I kind of freaked out and purchased a ticket to his Denver show, since LD lives there, before realizing he’s also going to Spokompton, which is much closer and would be much less expensive to get to, but oh well! I’M GOING TO SEE CONAN!! LIVE!! IN PERSON!! ON MAY 10!!!! OMG! OMG! OMG! OMG!!! OMG!!! OMG!!!!!!!!!!!!

Because of this, what started out as a less-than-stellar day has turned into a pretty good one. Does that mean I have to go into work now?

Terrible news!

So, I went to order the fabulous squirrel earrings I mentioned yesterday, and they WERE OUT OF STOCK. What the F, Animal World? Do you expect me to settle with these chinchilla earrings instead?? (BTW, there’s quite the selection of animal-themed jewelry on that site…)

When I saw the option to have them notify me once the earrings are back in stock, I immediately sent this e-mail, which I’m sure conveyed the sense of urgency regarding this matter:

Fortunately, Steve from Animal World promptly replied that they’ll have them back in stock early next week, so I don’t have to wait too long before these delectable baubles are dangling from my earlobes. A wardrobe complete, if you ask me.

Best. Websites. Eva.

I’ve been so mesmerized since discovering these sites that I can’t even remember what led me to them in the first place. All I know is that my life will never be the same.
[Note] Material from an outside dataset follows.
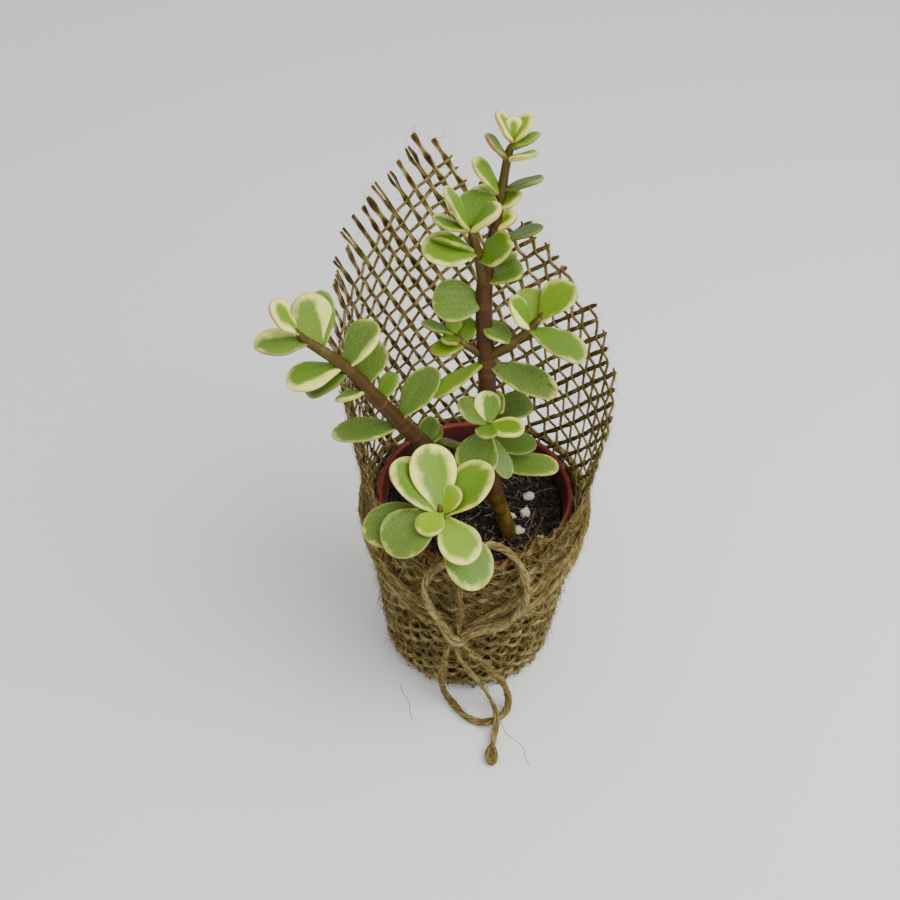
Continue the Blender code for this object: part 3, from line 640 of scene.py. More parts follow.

First up: www.thesquirrelboard.com. Because of this site, I desperately want to find an abandoned baby squirrel, cuddle it back to health, dress it up in fun little costumes, and live happily ever after. And then have someone compose a Broadway musical based on it.

Being totally adorable, that’s what!

That may seem a little bit nuts (pun totally intended), but think about it: It really doesn’t make sense that squirrels are not a commonly domesticated animal. We domesticate just about every other rodent, so why on earth don’t we domesticate the cutest ones? People own rats, for crying out loud! Have you ever seen a rat tail?!? (No, not this kind, but they’re equally disturbing.) They’re disgusting! Squirrel tails are much, much more adorable, yet we don’t keep them in our homes. I’m sensing a new career in the works: Squirrel Whisperer Extraordinaire!

Anywho, while perusing The Squirrel Board, I came across a link for another amazing Web site: www.squirrelsandmore.com. I know. You didn’t think it could get any better, right?

Consequently, I’m now the proud owner of this Beautiful Gray Squirrel Clock by Rosemary Millette, this Gray Squirrel Welcome to the Nuthouse Tin Sign, as well as this Portly Squirrel Garden Stake. And about a dozen other squirrel-themed items.

OK, so I didn’t really order all that squirrel crap, but I did find some squirrel earrings that I’m actually going to purchase and wear with pride. I’m also now inspired to stock up on various squirrel T-shirts, which I’ve been meaning to do for a long time anyway.

As you can see, these discoveries are clearly life-altering. Seriously, when I look back on my life 20 or 30 years from now (when I may or may not be a crazy squirrel lady), I will define it as pre-thesquirrelboard.com and post-thesquirrelboard.com. And I wouldn’t want it any other way.